Setting values to Neumann boundary

Hi everyone. I’m trying to solve the Poisson problem in a spherical shell; the outer sphere is a Dirichlet boundary, and the inner sphere is a Neumann boundary.
I want to specify the du/dn distribution at the inner boundary. I tried spherical harmonics to construct the distribution. The function is (I use sympy because I cannot find legendre in ufl package):

def magmap_IB(x,sph_file='SPHs/mrmqc_c2074.dat'):
    # read the spherical harmonic coefficients
    sphs_df = pd.read_csv(sph_file, header=None, sep='\s+', names=['l', 'm', 'glm', 'hlm'])
    glm_array = np.zeros((61, 61))
    hlm_array = np.zeros((61, 61))
    for i in range(sphs_df.shape[0]):
        glm_array[sphs_df['l'][i], sphs_df['m'][i]] = sphs_df['glm'][i]
        hlm_array[sphs_df['l'][i], sphs_df['m'][i]] = sphs_df['hlm'][I]
    
    import sympy as sp
    cos_colat = x[2] / (x[0] ** 2 + x[1] ** 2 + x[2] ** 2) ** (1 / 2)
    lon = ufl.acos(x[0] / ufl.sqrt(x[0] ** 2 + x[1] ** 2)) * ufl.sign(x[1]) + ufl.pi - ufl.sign(x[1]) * ufl.pi

    l_max = 17

    COSCOLAT,LON = sp.symbols('cos_colat,lon')
    Br = 0
    from ufl import sqrt,sin,cos
    Br = sp.symbols('0.')
    for i_l in range(l_max + 1):
        for i_m in range(i_l + 1):
            print('l: ', i_l, '; m:', i_m)
            Plm = sp.assoc_legendre(i_l, i_m, COSCOLAT)\
                  * (2 * math.factorial(i_l - i_m)
                     / math.factorial(i_l + i_m)) ** (1 / 2)

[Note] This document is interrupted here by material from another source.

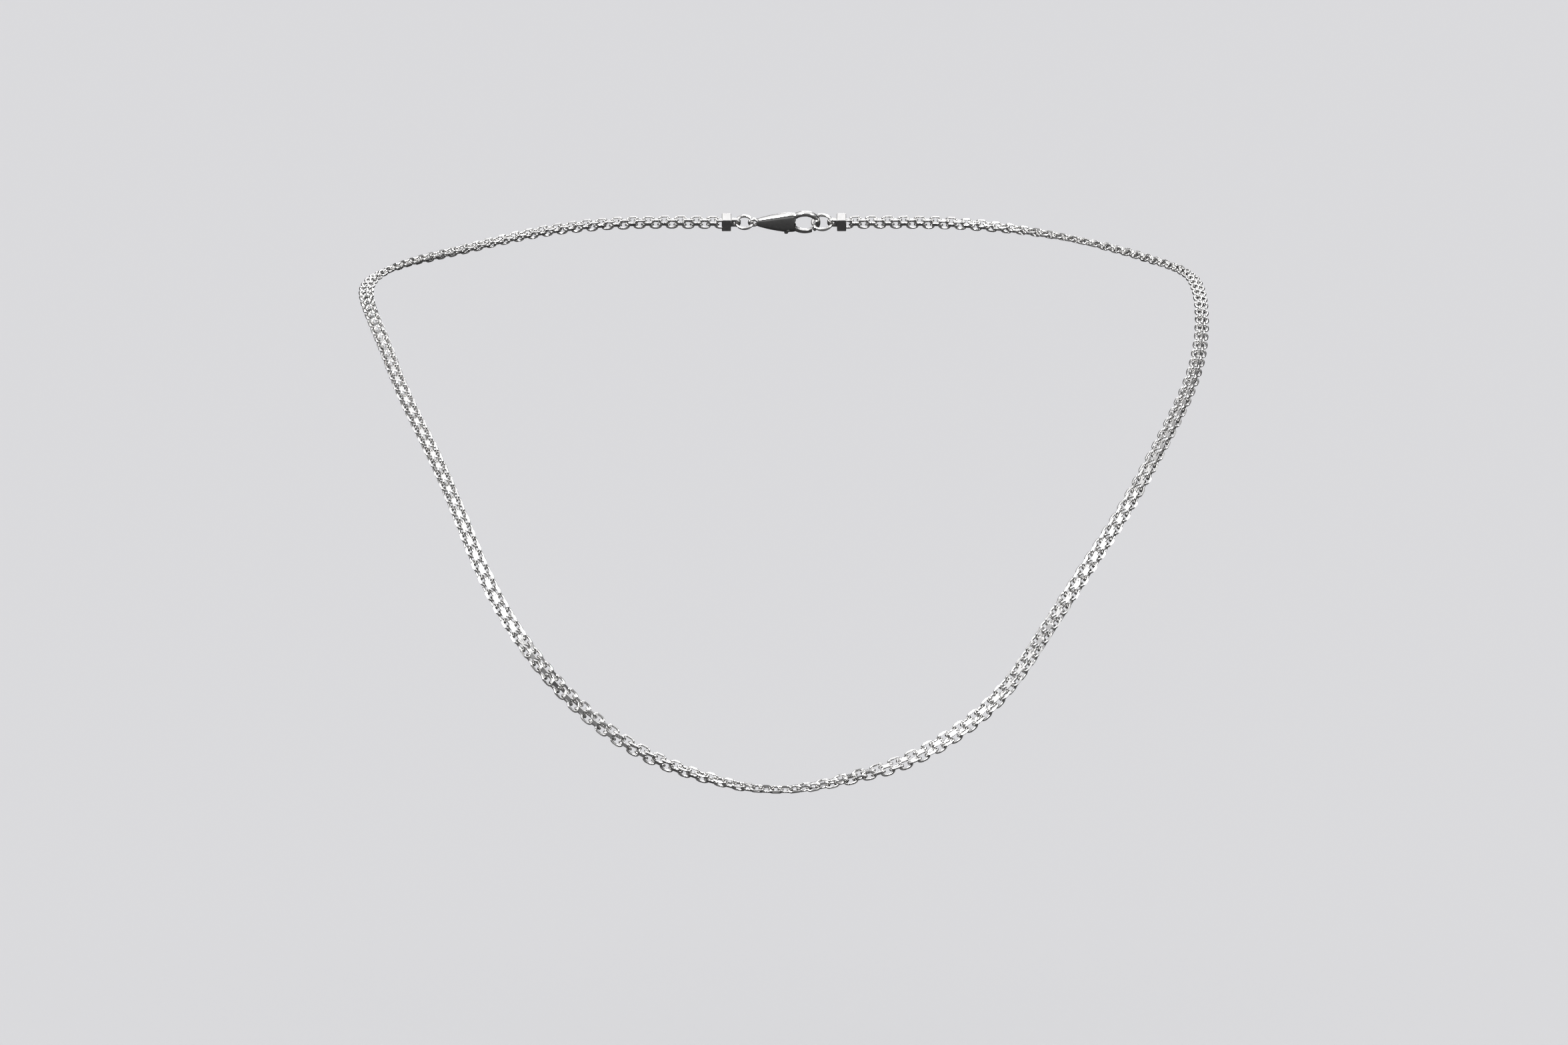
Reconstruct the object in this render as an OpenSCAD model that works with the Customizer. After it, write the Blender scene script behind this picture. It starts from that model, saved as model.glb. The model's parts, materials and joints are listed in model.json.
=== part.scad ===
// Double Bismark chain necklace with a lobster clasp, closed and worn.
// The loop hangs from the nape, which is the origin: the front of the wearer looks along -Y.
// Each link pair is two oval wire links soldered side by side, and the pairs are soldered at
// the face and at the back in turn, so each link's plane is square to the next one's.

/* [Chain] */
// Distance along the chain from one link pair to the next
pitch = 1.5; // [1.49:0.005:1.505]
// Wire diameter of the links
wire_d = 0.4; // [0.36:0.01:0.42]
// Half length of a link, to the middle of the wire
link_a = 1.04; // [1.03:0.005:1.05]
// Half width of a link, to the middle of the wire
link_b = 0.64; // [0.62:0.005:0.66]
// How deep the diamond-cut flats go into the wire
flat_depth = 0.08; // [0.06:0.01:0.09]
// Link pairs on each side of the chain's front middle
side_pairs = 161; // [158:1:161]

/* [Ends and rings] */
// Outside width of an end cap
cap_w = 3.1; // [3:0.05:3.4]
// Outside thickness of an end cap
cap_t = 1.76; // [1.7:0.02:2]
// Wall of an end cap
cap_wall = 0.2; // [0.18:0.01:0.22]
// Middle radius of the jump ring between the left cap and the clasp
jump_r = 1.5; // [1.48:0.01:1.52]
// Wire diameter of the jump ring
jump_d = 0.56; // [0.5:0.02:0.58]
// Middle radius of the ring that the clasp hooks into
end_r = 1.75; // [1.73:0.01:1.77]
// Wire diameter of the ring that the clasp hooks into
end_d = 0.6; // [0.54:0.02:0.62]

/* [Clasp] */
// Outside radius of the claw
claw_r = 2.9; // [2.8:0.05:3]
// Radius of the claw's opening
claw_hole_r = 1.98; // [1.95:0.01:2]
// Thickness of the claw
claw_t = 1; // [0.9:0.05:1.1]
// Thickness of the clasp's body, over the lever
body_t = 1.9; // [1.8:0.05:2]
// Thickness of the lever
lever_t = 0.6; // [0.5:0.05:0.6]
// Diameter of the lever's pivot pin
pin_d = 0.54; // [0.5:0.02:0.56]

/* [Hidden] */
$fn = 48;
silver = [0.86, 0.86, 0.87];
steel = [0.7, 0.7, 0.72];
// how far a cutting shape reaches past what it cuts
cut = 1;
wire_r = wire_d / 2;
lean = 45;
flat_r = wire_r - flat_depth;
straight = link_a - link_b;
// the slit between a pair's two links, which solder fills
slit = 0.1;
solder_w = slit + 0.1;
solder_l = 0.72;
solder_h = 0.12;
strand_x = slit / 2 + flat_r + link_b * cos(lean);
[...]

            Br = Br + Plm * (glm_array[i_l, i_m] * sp.cos(i_m * LON)
                             + hlm_array[i_l, i_m] * sp.sin(i_m * LON))
    magmap = eval(str(Br))
    return magmap

The main code is:

    V = fem.FunctionSpace(msh, ('CG', 3))
    u = ufl.TrialFunction(V)
    v = ufl.TestFunction(V)
    x = ufl.SpatialCoordinate(msh)

    # 边界自由度
    inner_boundary_dof = fem.locate_dofs_topological(V=V, entity_dim=2, entities=inner_boundary)
    outer_boundary_dof = fem.locate_dofs_topological(V=V, entity_dim=2, entities=outer_boundary)

    phi0 = 0.
    B0 = 100. * 1e-9
    mu0 = 4 * np.pi * 1e-7

    f = fem.Constant(msh, ScalarType(0))
    # dirichlet B.C.
    bc = fem.dirichletbc(value=ScalarType(phi0), dofs=outer_boundary_dof, V=V)

    magmap = magmap_IB(x)
   
    a = dot(grad(u), grad(v)) * dx
    L = dot(f, v) * dx - dot(magmap, v) * ds

    # Solve
    ksp_type = 'gmres'
    problem = fem.petsc.LinearProblem(a, L, bcs=[bc], petsc_options={'ksp_type': ksp_type})
    uh = problem.solve()

My problems are:
(1) The code cannot work with spherical harmonics over L=17 (the error is as follows). Are there any functions in dolfinx that can generate and handle with legendre polynomials?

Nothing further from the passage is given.